The days of nearly “free” money are coming to an end.
After months of alarming inflation numbers, the Fed has raised interest rates and signaled additional hikes are on the way. Now that the central bank is pumping the brakes in an effort to cool off the economy, businesses won’t find it as easy to borrow money and fuel ongoing growth.
It’s not all bad news.
The rise in interest rates—which will likely continue via five to six smaller increases throughout the remainder of 2022—has only started recently, so businesses that act quickly can still take advantage of the current situation. Refinancing existing business debt before rates climb higher could position you for growth and efficient business operations for years to come.

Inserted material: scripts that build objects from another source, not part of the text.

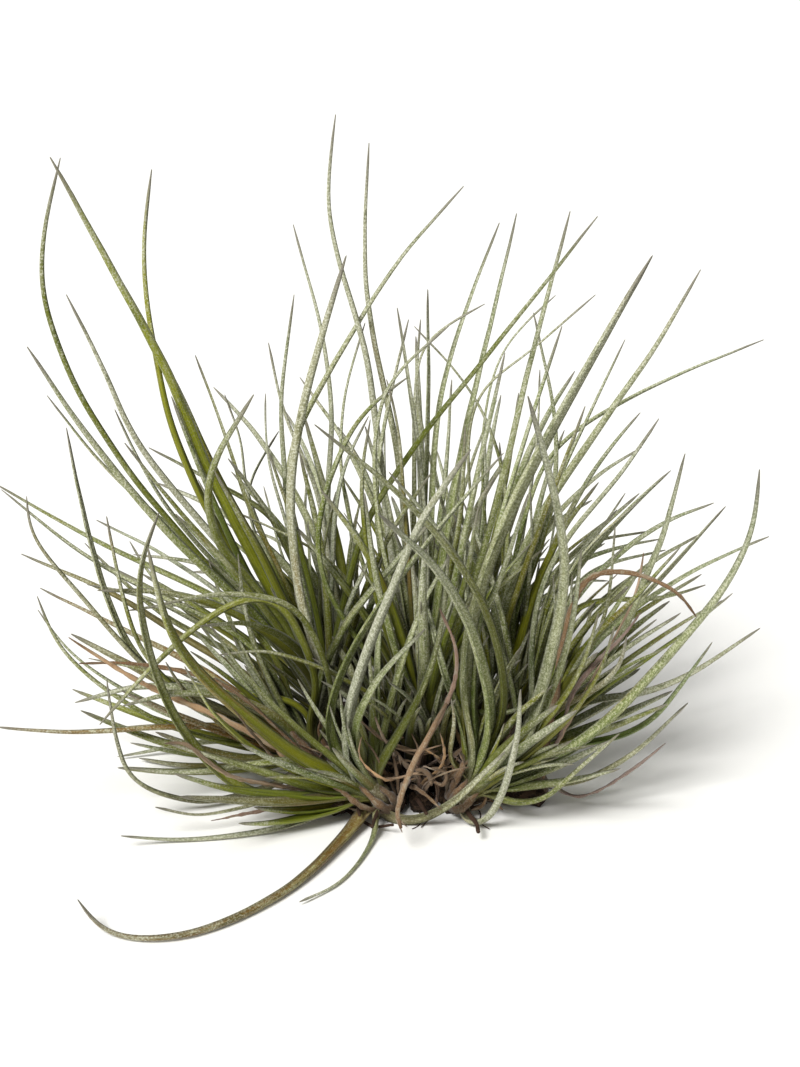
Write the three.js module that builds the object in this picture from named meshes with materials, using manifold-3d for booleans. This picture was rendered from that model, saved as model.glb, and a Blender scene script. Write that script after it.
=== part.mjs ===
// Tillandsia bartramii, an air plant: a clump of rosettes of long, thin, channelled leaves
// on one woody crown with wiry roots. It is as picked, resting on a surface.
// Millimetres, +Z up. The middle of the crown's flat underside is the origin.
import * as THREE from "three";
import { mergeVertices } from "three/addons/utils/BufferGeometryUtils.js";
import Module from "manifold-3d";

const wasm = await Module();
wasm.setup();

// Sizes that drive the plant
const BULB_RADIUS = 5; // widest part of the clasping sheaths of a rosette
const BULB_HEIGHT = 19;
const LEAF_GAP = 0.5; // space between leaves of neighbouring rosettes
const SISTER_GAP = 0.1; // space between leaves of one rosette, from SISTER_START outwards
const SISTER_START = 22;
const THINNEST = 0.4; // least half width of a leaf before its point
const TIP_SHARE = 0.25; // width left at the point, as a share of the width at the base
const TAPER = 1.8; // how late along its length a leaf narrows
const FULLNESS = 1.1; // width at the base over the width as read above it
const SHEATH_FLARE = 0.35; // how much wider a leaf is where it clasps the rosette
const SHEATH_REACH = 0.42; // share of a leaf's length over which that is lost
const KEEL_DEPTH = 0.78; // keel under the leaf, as a share of its half width
const EDGE_LIFT = 0.34; // edges over the midline, as a share of the half width
const CHANNEL_DEPTH = 0.12; // floor of the channel under the midline, same share
const CHANNEL_WIDTH = 3.2; // leaves at least this wide have an open channel
const FINEST = [0.06, 0.05, 0.07, 0.04, 0.08, 0.03, 0.02, 0.01]; // detail finer than this is left out
const FLOOR_GAP = 0.12; // a leaf that lies on the surface is this far over it
const CROWN_CENTRE = new THREE.Vector3(5, 16, 0); // before the shift to the origin

// Line of sight along which the leaf routes were read: the plant seen from in front and 20 degrees above
const ELEVATION = THREE.MathUtils.degToRad(20);
const EYE_DISTANCE = 560;
const AIM_ACROSS = -1.5;
const AIM_UP = 80;
const ACROSS = new THREE.Vector3(1, 0, 0);
const UPWARD = new THREE.Vector3(0, Math.sin(ELEVATION), Math.cos(ELEVATION));
const TOWARD = new THREE.Vector3(0, -Math.cos(ELEVATION), Math.sin(ELEVATION));
const EYE = new THREE.Vector3()
  .addScaledVector(ACROSS, AIM_ACROSS)
  .addScaledVector(UPWARD, AIM_UP)
  .addScaledVector(TOWARD, EYE_DISTANCE);

// Colours: the fresh leaf under its silver scales, the greener leaves, dry leaves and bark
const TONES = {
  silver: { color: 0x9a9d7c, roughness: 0.78 },
  green: { color: 0x757f3e, roughness: 0.62 },
  pale: { color: 0xaeb095, roughness: 0.8 },
  tan: { color: 0xb79c80, roughness: 0.85 },
  brown: { color: 0x6d5237, roughness: 0.85 },
  mauve: { color: 0x8a7468, roughness: 0.85 },
  bark: { color: 0x3b2a1f, roughness: 0.92 },
};

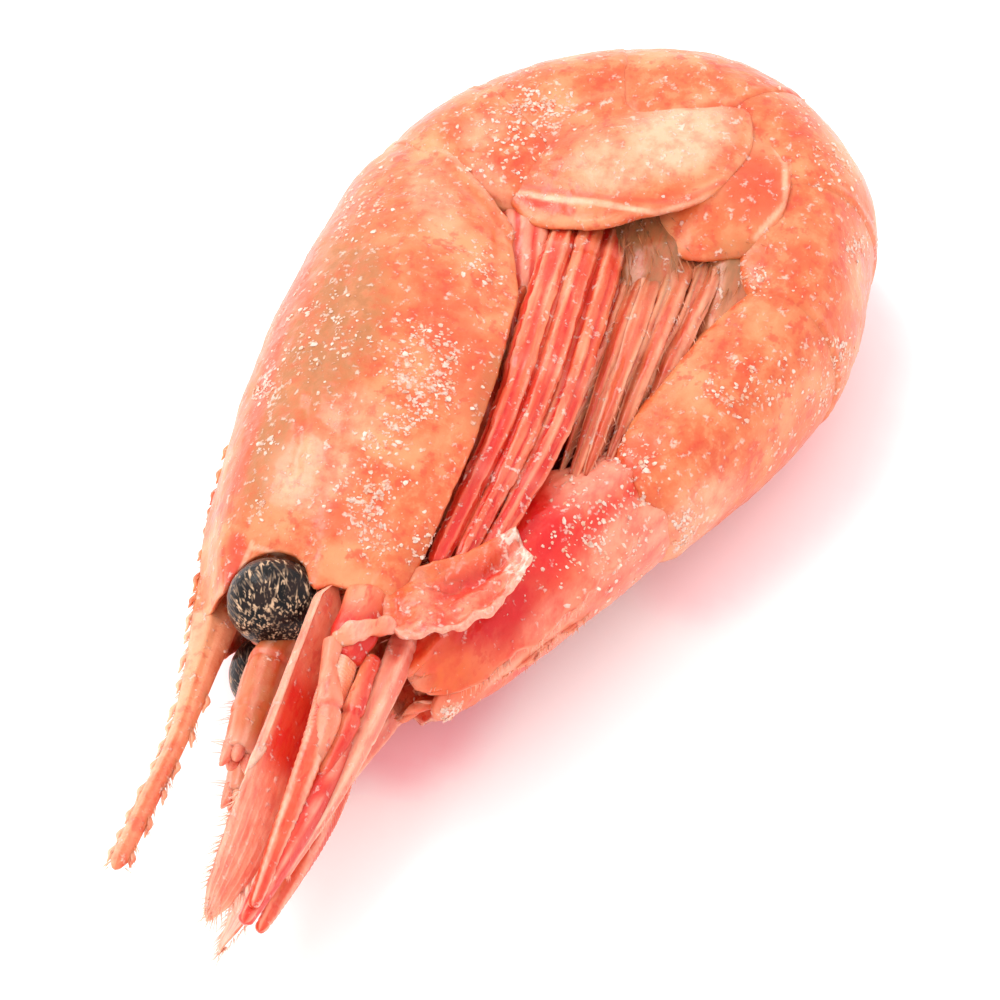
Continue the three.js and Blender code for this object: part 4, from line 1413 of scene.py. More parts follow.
    def build(self, palette: Palette) -> list[bpy.types.Object]:
        """Builds and dresses the six segments."""
        made = []
        for k in range(1, 7):
            body = self._ring_body(k)
            lobe = self.lobes.get(k)
            if lobe:
                plates = [skin(f"plate_{k}", lobe.rows(sign)) for _, sign in LEFT_AND_RIGHT]
                body = join(f"tail_shell_{k}", [body, *plates])
                fuse(body, 0.13, 7)
                lobe.blend(body)
            body.name = f"tail_shell_{k}"
            roughen(body, 2.6, 0.16)
            roughen(body, 0.8, 0.07)
            roughen(body, 0.3, 0.035)
            own = Table.own(vertices_of(body))
            extra: dict[Paint, Array] = {}
            if lobe:
                # Painted light on each side plate: paler on its raised rim as painted highlight, deep red in the groove
                # inside it as painted shade.
                r = lobe.radius(own)
                facing = smooth(4.6, 5.2, np.abs(own[:, 2]))
                extra[Paint.PALE] = facing * 0.15 * bump(0.95, 0.05, r)
                extra[Paint.DEEP] = facing * 0.25 * bump(0.84, 0.05, r)
            paint_marks(body, self.MARKS[k], extra)
            dress(body, palette.shell, [f"abdomen_segment_{k}"])
            made.append(body)
        return made


# Head parts


@dataclass
class Eyes:
    """Both eyes, on the short stalk that joins them."""

    squash: float = 0.97
    widen: float = 1.3  # how much further an eye reaches down than up

    def build(self, palette: Palette) -> None:
        """Builds and dresses the eyes and their stalk."""
        x, y, out = EYE_PLACE
        for name, sign in LEFT_AND_RIGHT:
            start_alone()
            bpy.ops.mesh.primitive_uv_sphere_add(segments=56, ring_count=40, radius=EYE_RADIUS * MM)
            eye = bpy.context.object
            eye.name = f"eye_ball_{name}"
            places = vertices_of(eye) / MM
            places[:, 2] *= self.squash
            dent = 1 - 0.05 * bump(0.0, 0.9, np.linalg.norm(places - np.array([-1.2, 0.6, 1.5 * sign]), axis=1))
            places = places * dent[:, None]
            places[:, 1] *= np.where(places[:, 1] < 0, self.widen, 1.0)
            move_vertices(eye, Table.frame(places + np.array([x, y, MID + sign * out])))
            close_up(eye)
            roughen(eye, 0.5, 0.05)
            dress(eye, palette.eye, [f"eye_{name}"])
        stalk = Limb(((-12.6, 5.2, -1.7), (-12.3, 5.25, 0.0), (-12.6, 5.2, 1.7)), (1.2, 1.0, 1.2), tip=0.4)
        rows, shares, _ = stalk.rows(28, 40, lambda s, a: 0.06 * np.sin(26 * s))
        piece = skin("eye_stalks", rows, {Paint.PALE: 0.5 * bump(0.5, 0.3, shares) + 0 * rows[..., 0]})
        roughen(piece, 0.5, 0.05)
        dress(piece, palette.limb, ["eyestalks"])


@dataclass
class Side:
    """How one side's limbs are bent by the way the animal lies."""

    name: str
    sign: float
    rise: float
    reach: float
    push: float


SIDES = (Side("left", 1.0, 0.0, 0.0, 1.0), Side("right", -1.0, 0.8, 2.2, 0.62))


def shifted(line: Line, side: Side, reach: Sequence[float] = (), rise: Sequence[float] = ()) -> list[tuple[float, float, float]]:
    """A limb's line on one side.

    Args:
        line: Points along, towards the back and out, for the left side.
        side: The side that it is made for.
        reach: The share of that side's reach that each point moves by.
        rise: The share of that side's rise that each point moves by.

    Returns:
        The moved points.
    """
    moved = []
    for i, (x, y, out) in enumerate(line):
        along = side.reach * (reach[i] if i < len(reach) else 0.0)
        up = side.rise * (rise[i] if i < len(rise) else 0.0)
        moved.append((x + along, y + up, side.sign * out))
    return moved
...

Inflation has been a hot economic topic for months now, but the temperature spiked sharply when the Bureau of Labor Statistics (BLS) released Consumer Price Index (CPI) numbers for April. With the cost of consumer goods up 8.3% year over year, the report painted a picture of the highest inflation rate since 1981 and shattered hopes that the rising tide of inflation would ebb any time soon. As price increases outpace even the significant gains workers have made in pay over the past year, many economists are rightfully concerned that the economy is overheated.
The federal funds rate—the interest rate banks charge each other to borrow reserve funds—is one of the best tools the Fed has for combating inflation, and the Federal Open Market Committee (FOMC) opted to raise it by a half a percentage point in May.